Disney is cutting about 1,000 roles across marketing, television, studio and corporate units as new CEO Josh D’Amaro accelerates restructuring and cost reductions. The move supports streaming integration and profitability, but it also signals ongoing margin pressure amid heavy content and parks investment. Recent first-quarter 2026 results showed $25.98 billion in revenue, with Disney+ and Hulu generating $450 million in operating income and Experiences at a record $10.01 billion.

Analysis

The cuts are less about immediate P&L and more about proving the new regime can force a lower fixed-cost base without degrading the franchise. That matters because Disney’s valuation is increasingly tied to whether streaming can become a durable cash generator while parks keep absorbing capital; a leaner org helps on the margin, but it does not solve the harder problem that content intensity is still the dominant operating leverage driver. If management can hold subscriber churn flat while reducing overhead, the stock can rerate on confidence in earnings quality rather than headline growth. The second-order effect is competitive: a more disciplined Disney is a problem for mid-tier media peers that lack parks, IP monetization, or balance-sheet flexibility. If Disney can keep integrating platforms and cut duplicative spend, it can selectively outspend rivals on tentpole content while still protecting returns, which pressures smaller streamers to either accept lower margins or slow content cadence. That creates a medium-term winner-take-more dynamic in premium IP, while weaker linear-adjacent media names face worse bargaining power with creators and distributors.

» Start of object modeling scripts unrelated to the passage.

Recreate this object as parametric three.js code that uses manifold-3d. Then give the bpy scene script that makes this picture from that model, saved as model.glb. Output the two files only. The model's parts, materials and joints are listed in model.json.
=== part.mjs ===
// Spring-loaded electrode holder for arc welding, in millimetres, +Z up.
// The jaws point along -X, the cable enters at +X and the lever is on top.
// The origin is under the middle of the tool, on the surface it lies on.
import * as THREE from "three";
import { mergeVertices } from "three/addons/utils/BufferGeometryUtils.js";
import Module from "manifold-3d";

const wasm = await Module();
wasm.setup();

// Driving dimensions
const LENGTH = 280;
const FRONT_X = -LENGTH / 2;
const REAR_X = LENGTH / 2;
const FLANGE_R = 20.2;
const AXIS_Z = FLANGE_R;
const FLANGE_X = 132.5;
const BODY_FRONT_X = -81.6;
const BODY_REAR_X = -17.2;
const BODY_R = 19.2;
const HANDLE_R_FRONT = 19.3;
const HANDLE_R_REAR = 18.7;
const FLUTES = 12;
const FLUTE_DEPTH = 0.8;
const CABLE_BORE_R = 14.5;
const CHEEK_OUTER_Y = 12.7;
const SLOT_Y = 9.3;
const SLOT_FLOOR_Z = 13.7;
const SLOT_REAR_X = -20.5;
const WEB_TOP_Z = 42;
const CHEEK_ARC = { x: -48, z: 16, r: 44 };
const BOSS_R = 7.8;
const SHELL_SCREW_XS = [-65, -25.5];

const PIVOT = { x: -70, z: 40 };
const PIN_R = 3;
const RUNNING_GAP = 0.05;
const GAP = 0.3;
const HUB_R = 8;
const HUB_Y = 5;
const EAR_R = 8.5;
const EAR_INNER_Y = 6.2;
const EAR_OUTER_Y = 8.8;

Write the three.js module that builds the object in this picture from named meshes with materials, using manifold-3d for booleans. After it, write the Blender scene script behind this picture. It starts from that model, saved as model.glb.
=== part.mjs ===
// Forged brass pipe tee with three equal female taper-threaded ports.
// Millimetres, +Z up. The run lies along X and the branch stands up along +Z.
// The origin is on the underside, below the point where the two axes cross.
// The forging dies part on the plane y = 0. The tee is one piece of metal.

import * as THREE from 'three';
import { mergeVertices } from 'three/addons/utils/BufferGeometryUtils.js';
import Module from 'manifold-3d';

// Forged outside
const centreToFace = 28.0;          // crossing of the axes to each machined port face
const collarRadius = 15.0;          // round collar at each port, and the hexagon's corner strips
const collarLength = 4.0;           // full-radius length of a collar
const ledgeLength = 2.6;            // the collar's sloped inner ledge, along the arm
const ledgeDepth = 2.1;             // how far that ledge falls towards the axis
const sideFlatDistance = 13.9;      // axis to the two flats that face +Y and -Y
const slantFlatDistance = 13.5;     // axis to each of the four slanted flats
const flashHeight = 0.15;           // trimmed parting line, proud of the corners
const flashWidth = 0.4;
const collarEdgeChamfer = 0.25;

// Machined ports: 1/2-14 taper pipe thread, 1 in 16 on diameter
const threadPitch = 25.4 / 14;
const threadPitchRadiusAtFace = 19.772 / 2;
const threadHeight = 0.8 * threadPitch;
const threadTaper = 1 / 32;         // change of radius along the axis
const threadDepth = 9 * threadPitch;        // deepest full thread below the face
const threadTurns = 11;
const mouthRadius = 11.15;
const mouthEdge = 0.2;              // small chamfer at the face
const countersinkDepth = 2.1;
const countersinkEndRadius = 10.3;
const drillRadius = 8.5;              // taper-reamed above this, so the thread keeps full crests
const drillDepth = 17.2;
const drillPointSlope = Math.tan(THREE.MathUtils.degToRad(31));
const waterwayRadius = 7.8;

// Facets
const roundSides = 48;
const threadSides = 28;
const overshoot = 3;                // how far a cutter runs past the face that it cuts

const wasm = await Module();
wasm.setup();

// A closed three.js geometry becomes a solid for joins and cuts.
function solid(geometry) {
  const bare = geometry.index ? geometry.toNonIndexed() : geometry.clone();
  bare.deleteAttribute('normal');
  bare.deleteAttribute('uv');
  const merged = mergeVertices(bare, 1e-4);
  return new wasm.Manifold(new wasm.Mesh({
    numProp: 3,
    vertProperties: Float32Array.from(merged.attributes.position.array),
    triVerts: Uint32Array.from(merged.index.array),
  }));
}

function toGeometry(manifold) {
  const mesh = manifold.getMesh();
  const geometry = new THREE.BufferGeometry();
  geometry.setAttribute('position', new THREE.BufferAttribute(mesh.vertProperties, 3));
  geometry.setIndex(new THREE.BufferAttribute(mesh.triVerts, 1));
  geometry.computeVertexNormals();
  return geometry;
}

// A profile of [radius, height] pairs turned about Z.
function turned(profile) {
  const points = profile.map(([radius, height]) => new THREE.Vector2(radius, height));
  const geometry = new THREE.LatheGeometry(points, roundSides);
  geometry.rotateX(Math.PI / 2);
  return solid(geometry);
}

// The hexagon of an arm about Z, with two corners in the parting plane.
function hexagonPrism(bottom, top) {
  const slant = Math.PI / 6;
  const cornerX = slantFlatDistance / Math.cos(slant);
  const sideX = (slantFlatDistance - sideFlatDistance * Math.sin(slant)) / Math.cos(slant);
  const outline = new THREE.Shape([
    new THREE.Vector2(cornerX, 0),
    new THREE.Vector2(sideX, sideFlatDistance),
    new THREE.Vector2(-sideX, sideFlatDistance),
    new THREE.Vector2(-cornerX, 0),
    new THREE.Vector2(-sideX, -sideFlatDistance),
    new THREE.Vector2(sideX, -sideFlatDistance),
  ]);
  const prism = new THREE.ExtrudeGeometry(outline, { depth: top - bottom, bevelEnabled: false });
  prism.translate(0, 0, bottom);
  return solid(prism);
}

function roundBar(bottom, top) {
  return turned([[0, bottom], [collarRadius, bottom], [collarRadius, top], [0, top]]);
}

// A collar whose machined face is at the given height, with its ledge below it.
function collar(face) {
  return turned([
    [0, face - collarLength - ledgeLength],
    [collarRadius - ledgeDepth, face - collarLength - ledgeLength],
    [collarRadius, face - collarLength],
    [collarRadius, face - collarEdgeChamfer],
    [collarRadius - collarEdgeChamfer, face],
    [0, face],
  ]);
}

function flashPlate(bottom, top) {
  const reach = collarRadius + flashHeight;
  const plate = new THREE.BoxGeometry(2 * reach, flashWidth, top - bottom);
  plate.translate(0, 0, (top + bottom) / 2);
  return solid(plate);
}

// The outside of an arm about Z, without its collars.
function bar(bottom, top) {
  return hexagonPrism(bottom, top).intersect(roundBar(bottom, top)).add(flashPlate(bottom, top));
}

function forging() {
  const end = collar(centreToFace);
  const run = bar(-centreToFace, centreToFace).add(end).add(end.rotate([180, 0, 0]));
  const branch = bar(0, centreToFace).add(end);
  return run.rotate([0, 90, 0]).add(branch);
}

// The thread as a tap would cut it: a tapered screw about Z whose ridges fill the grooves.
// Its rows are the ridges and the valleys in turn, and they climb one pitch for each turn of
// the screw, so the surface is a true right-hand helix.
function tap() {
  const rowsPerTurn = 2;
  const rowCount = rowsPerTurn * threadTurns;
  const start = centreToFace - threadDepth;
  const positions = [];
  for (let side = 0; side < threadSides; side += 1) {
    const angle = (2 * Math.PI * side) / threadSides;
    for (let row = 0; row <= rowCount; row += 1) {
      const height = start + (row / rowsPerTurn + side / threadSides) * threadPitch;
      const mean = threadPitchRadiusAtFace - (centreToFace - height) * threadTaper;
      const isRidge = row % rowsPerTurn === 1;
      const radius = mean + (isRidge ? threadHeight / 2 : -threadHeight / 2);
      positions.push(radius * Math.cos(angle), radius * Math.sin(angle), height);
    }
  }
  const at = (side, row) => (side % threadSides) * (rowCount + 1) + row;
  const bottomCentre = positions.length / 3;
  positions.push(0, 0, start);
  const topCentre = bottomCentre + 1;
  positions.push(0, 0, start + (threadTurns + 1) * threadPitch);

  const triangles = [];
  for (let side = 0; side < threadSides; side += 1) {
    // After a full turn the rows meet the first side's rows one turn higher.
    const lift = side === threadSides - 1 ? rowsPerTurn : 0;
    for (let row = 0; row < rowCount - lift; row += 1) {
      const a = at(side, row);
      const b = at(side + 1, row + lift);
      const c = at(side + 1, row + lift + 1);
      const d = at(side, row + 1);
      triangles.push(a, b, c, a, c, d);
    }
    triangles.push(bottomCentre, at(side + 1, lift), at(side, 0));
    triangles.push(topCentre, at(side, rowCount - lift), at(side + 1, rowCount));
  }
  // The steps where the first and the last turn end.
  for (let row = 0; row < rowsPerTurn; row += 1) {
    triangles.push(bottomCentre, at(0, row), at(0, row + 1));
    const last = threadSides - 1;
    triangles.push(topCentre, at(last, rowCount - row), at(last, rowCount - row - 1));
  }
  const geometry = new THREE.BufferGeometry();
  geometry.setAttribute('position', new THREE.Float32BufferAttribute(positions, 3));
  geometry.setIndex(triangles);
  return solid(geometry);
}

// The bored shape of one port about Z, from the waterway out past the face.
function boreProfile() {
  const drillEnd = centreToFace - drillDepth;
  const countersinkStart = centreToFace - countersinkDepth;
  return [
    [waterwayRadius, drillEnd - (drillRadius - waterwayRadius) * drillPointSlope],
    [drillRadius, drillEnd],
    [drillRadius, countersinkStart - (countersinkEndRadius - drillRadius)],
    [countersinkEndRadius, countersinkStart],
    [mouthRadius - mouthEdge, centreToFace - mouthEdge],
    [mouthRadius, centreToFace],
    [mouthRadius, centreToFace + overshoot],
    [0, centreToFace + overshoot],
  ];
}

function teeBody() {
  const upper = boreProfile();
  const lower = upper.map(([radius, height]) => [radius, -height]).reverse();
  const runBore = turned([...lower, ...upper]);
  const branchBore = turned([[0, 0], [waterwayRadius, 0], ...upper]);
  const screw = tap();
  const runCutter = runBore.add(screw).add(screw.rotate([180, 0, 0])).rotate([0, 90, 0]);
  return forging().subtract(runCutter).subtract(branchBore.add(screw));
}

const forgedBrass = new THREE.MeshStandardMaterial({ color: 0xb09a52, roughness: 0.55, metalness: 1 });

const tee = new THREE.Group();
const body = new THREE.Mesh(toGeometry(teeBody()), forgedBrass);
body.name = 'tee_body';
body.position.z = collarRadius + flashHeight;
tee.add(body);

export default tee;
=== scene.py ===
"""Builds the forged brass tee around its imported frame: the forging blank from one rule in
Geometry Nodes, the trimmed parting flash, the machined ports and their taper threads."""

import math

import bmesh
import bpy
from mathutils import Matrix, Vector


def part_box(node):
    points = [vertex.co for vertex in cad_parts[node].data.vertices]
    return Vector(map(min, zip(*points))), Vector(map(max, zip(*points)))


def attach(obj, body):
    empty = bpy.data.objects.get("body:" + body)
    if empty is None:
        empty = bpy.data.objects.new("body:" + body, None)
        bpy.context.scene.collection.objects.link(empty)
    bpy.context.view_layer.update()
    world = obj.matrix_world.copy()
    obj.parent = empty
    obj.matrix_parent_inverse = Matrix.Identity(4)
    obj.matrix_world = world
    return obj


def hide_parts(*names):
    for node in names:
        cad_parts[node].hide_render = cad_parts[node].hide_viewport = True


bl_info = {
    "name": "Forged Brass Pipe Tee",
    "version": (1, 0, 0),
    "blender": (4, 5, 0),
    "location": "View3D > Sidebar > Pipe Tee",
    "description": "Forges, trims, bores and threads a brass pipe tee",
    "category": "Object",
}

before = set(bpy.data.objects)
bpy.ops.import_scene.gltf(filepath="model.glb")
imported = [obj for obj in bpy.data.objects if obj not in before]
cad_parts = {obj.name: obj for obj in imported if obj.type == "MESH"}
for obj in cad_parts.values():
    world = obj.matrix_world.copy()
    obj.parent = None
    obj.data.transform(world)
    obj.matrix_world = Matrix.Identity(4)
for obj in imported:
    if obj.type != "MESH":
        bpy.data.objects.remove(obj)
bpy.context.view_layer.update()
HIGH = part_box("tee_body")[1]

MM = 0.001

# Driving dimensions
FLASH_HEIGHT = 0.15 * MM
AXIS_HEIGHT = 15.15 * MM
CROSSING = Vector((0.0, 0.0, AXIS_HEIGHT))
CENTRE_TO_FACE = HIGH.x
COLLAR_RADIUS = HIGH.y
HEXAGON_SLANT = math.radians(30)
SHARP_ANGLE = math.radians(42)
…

The near-term risk is that cost actions are visible immediately but savings are not, so the next 1-2 quarters can still look messy if content amortization and park reinvestment stay elevated. The real catalyst is not layoffs themselves but evidence that DTC margins expand without sacrificing engagement; absent that, the market may start treating these cuts as defensive rather than transformative. Contrarianly, the move may be underappreciated if investors are still anchoring to a bloated cost base: even a modest 100-150 bps margin improvement on a very large revenue base can matter more than incremental subscriber growth over the next 12 months.